Airlie is a writer himself, occasionally co-writing with Sliding Doors writer/director Peter Howitt, and the team has even met with Haddock for writing advice. “He’s very generous — he supports newbies and those of us who have been doing it for a while,” said Airlie. “I can’t speak highly enough of him.”

He was contracted to Reaper when Intelligence was filming its second season and says he was “gutted” not to continue with that Haddock series to the end. “I’ve been stopped more about Intelligence more than anything else I’ve done – well, up until Fifty Shades of Grey. It’s remarkable how many people have stopped me about Intelligence relative to all the other stuff I’ve done that was bigger and better promoted. Canadians really connected to that show.”
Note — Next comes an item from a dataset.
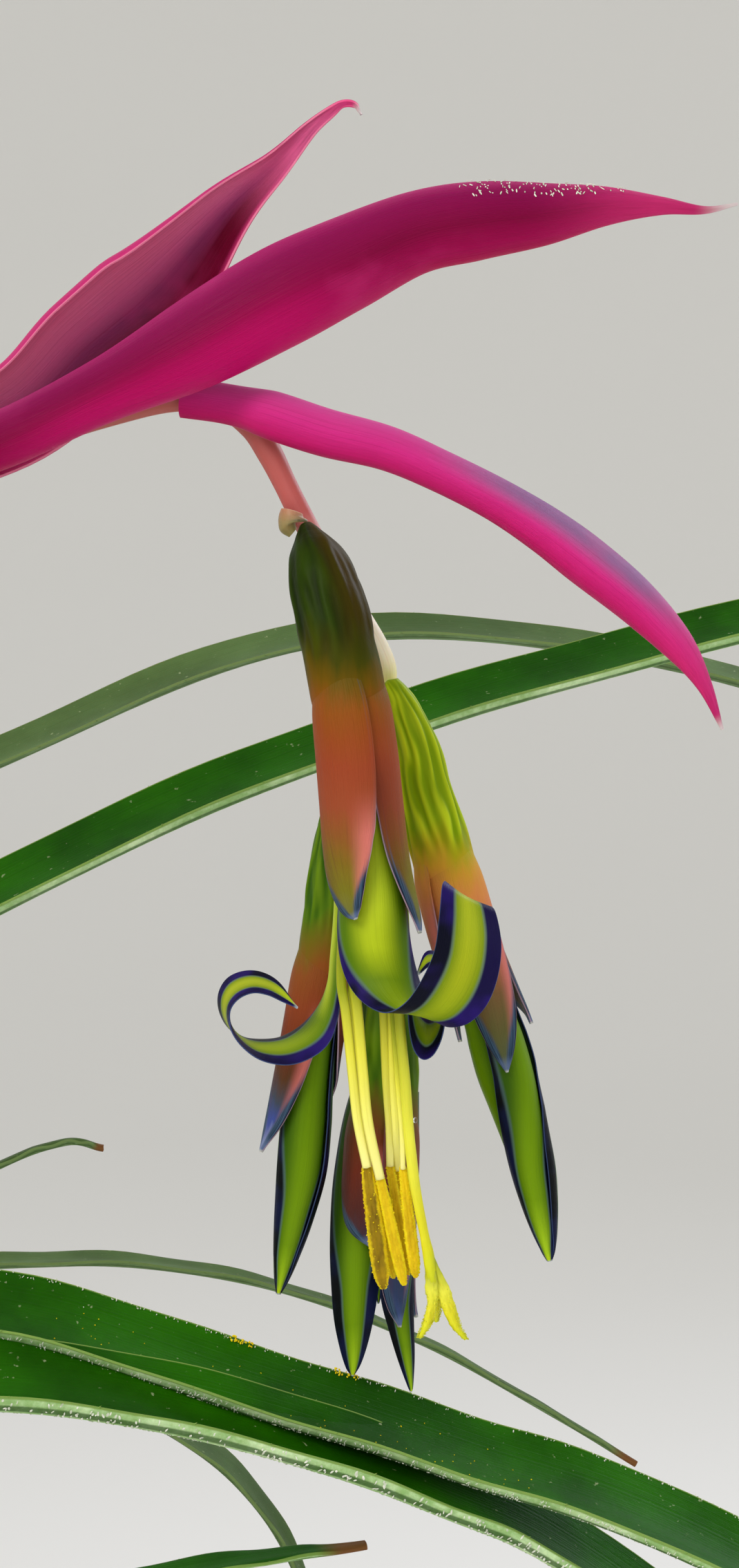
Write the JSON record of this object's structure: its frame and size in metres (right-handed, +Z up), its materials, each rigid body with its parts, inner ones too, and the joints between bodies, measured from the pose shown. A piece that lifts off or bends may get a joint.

Airlie is gracious about my continued association of him with House, too, despite it being a one-shot guest appearance. “I could tell when they were making that pilot it was going to go big,” he said. “The writing was extraordinary, and Hugh (Laurie) was great, as was Lisa (Edelstein).” Coincidentally, Airlie’s son has acted with both Laurie, in scenes that were cut from Tomorrowland, and Edelstein, with a recurring role in her Girlfriend’s Guide to Divorce.

The Romeo Section showcases Airlie’s talents far more than that memorable but brief role, however. Both Airlie and Haddock have confidence that CBC audiences will gravitate toward it, and CBC has given them every reason to believe the broadcaster has confidence in the show.

Haddock mentioned the stillness of the camera as a stylistic choice allowing a focus on “the characters and the looks between them and the things left unsaid.” Airlie thinks the series succeeds at being simply “a good story well told.”

“We’re not doing a series to compete with Marvel and DC. God love ‘em and if you’re looking for that kind of entertainment they’re well done and they’re on every other night of the week, so you’ll have no problem finding them,” Airlie added. “But that’s not what we’re making. I think we’re making a series for an audience that’s underserved on network TV.”

The Romeo Section airs Wednesdays on CBC.